* [WHAT IS REQUIRED]: List, from the lines below, each one with "picture" in it.

#####

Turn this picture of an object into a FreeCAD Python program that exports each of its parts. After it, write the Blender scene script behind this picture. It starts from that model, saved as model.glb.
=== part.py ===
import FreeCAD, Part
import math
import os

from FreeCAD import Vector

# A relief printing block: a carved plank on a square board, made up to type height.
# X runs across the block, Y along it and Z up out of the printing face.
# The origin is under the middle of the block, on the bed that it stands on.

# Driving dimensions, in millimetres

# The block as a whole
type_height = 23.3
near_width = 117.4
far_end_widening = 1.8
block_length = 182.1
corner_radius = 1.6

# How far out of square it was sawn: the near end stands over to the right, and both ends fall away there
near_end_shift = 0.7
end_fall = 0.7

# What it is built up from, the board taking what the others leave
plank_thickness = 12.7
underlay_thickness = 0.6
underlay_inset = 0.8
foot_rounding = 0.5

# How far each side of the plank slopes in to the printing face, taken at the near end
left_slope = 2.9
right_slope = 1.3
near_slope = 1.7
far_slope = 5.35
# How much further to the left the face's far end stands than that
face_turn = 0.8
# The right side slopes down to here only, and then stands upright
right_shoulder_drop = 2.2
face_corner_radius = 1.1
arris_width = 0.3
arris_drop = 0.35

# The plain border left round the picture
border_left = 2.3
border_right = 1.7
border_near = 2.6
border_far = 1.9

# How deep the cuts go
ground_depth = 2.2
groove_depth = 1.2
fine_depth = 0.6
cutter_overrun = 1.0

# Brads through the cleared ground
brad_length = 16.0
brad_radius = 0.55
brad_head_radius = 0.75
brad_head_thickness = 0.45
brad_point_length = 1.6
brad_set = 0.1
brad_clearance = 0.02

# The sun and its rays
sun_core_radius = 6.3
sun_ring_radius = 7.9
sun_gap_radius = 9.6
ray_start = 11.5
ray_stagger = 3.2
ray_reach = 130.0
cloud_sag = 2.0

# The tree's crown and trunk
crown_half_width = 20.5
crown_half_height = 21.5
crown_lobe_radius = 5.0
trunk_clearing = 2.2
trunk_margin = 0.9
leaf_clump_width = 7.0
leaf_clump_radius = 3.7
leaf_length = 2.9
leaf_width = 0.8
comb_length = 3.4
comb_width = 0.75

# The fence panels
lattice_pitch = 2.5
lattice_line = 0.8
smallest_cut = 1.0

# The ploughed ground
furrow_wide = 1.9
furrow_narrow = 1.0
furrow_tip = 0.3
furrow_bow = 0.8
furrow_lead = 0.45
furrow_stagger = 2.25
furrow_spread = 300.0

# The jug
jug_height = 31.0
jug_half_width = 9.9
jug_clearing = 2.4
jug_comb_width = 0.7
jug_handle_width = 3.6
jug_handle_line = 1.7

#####

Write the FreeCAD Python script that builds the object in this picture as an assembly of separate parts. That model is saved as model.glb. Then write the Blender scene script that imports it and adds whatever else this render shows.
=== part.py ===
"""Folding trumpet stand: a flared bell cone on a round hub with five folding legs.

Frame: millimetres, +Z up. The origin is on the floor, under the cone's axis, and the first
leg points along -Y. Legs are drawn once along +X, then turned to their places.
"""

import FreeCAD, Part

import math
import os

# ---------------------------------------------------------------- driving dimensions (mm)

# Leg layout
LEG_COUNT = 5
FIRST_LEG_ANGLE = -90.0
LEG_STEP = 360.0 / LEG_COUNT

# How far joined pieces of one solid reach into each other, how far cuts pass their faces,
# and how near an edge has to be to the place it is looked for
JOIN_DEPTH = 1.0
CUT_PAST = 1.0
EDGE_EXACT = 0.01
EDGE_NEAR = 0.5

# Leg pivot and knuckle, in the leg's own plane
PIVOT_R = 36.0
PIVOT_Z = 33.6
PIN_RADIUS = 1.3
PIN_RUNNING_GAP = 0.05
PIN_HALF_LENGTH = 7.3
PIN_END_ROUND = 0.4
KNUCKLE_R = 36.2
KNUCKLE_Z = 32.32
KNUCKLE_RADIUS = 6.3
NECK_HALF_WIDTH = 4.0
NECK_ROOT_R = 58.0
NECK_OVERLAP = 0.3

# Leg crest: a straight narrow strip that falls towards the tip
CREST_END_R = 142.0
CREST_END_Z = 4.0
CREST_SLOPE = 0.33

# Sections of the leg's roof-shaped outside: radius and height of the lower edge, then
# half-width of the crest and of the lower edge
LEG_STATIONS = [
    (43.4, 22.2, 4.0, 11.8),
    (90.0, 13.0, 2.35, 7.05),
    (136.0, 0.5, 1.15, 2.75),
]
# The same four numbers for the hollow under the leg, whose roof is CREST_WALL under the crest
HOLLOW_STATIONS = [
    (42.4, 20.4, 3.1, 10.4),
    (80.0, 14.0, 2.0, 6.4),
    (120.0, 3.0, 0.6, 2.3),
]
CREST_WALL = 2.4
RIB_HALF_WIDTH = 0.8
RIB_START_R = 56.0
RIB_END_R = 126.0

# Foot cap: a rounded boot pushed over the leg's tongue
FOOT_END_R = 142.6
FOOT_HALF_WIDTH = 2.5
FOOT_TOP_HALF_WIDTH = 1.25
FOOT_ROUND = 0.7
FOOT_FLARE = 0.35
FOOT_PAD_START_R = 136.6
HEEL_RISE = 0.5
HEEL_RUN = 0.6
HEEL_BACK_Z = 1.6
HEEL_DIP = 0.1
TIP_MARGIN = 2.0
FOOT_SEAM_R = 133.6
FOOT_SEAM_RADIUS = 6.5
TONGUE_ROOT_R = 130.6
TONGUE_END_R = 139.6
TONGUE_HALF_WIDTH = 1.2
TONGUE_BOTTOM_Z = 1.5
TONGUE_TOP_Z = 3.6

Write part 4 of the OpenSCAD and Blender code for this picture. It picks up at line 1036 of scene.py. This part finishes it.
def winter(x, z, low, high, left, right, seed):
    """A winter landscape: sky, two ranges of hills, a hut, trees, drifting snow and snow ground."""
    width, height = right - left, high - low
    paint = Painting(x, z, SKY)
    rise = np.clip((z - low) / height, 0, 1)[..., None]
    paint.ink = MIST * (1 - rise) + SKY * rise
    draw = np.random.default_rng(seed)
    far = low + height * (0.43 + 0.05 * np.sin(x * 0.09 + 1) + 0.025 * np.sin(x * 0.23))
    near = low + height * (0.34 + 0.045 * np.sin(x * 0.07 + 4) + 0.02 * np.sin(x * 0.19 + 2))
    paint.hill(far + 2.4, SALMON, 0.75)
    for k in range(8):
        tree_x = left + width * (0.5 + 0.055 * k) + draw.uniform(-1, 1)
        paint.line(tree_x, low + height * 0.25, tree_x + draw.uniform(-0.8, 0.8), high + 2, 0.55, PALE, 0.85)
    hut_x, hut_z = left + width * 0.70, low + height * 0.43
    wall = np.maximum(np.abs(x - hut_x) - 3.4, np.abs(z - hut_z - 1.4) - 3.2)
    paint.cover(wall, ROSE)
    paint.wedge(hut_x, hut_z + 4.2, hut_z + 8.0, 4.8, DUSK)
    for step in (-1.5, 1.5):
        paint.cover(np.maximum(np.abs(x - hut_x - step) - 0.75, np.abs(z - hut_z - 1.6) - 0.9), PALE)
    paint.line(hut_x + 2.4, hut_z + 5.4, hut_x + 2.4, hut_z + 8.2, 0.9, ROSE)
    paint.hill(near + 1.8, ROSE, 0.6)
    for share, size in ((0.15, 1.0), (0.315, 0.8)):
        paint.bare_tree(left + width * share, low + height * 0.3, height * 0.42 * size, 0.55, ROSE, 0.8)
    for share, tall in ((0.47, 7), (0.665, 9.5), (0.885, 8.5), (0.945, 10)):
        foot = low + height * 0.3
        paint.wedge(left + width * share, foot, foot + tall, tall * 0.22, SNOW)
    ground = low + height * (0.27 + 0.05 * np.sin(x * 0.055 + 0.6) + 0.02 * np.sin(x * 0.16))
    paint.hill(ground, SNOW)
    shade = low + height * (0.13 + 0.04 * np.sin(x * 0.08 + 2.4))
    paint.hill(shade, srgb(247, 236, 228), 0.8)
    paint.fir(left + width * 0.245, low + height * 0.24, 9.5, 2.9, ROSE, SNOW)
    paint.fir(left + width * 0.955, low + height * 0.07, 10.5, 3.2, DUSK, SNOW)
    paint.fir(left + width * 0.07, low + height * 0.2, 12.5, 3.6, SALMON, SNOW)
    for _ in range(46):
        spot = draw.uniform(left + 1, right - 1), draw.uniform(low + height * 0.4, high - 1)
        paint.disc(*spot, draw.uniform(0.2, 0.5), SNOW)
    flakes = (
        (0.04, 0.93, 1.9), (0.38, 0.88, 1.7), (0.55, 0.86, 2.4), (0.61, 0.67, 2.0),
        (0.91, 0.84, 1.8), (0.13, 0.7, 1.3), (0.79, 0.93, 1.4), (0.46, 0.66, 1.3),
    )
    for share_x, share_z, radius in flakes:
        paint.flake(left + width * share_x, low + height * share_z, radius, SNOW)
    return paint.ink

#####

* [SOLVED PROBLEM]:
Turn this picture of an object into a FreeCAD Python program that exports each of its parts. After it, write the Blender scene script behind this picture. It starts from that model, saved as model.glb.
# The plain border left round the picture
Write the FreeCAD Python script that builds the object in this picture as an assembly of separate parts. That model is saved as model.glb. Then write the Blender scene script that imports it and adds whatever else this render shows.
Write part 4 of the OpenSCAD and Blender code for this picture. It picks up at line 1036 of scene.py. This part finishes it.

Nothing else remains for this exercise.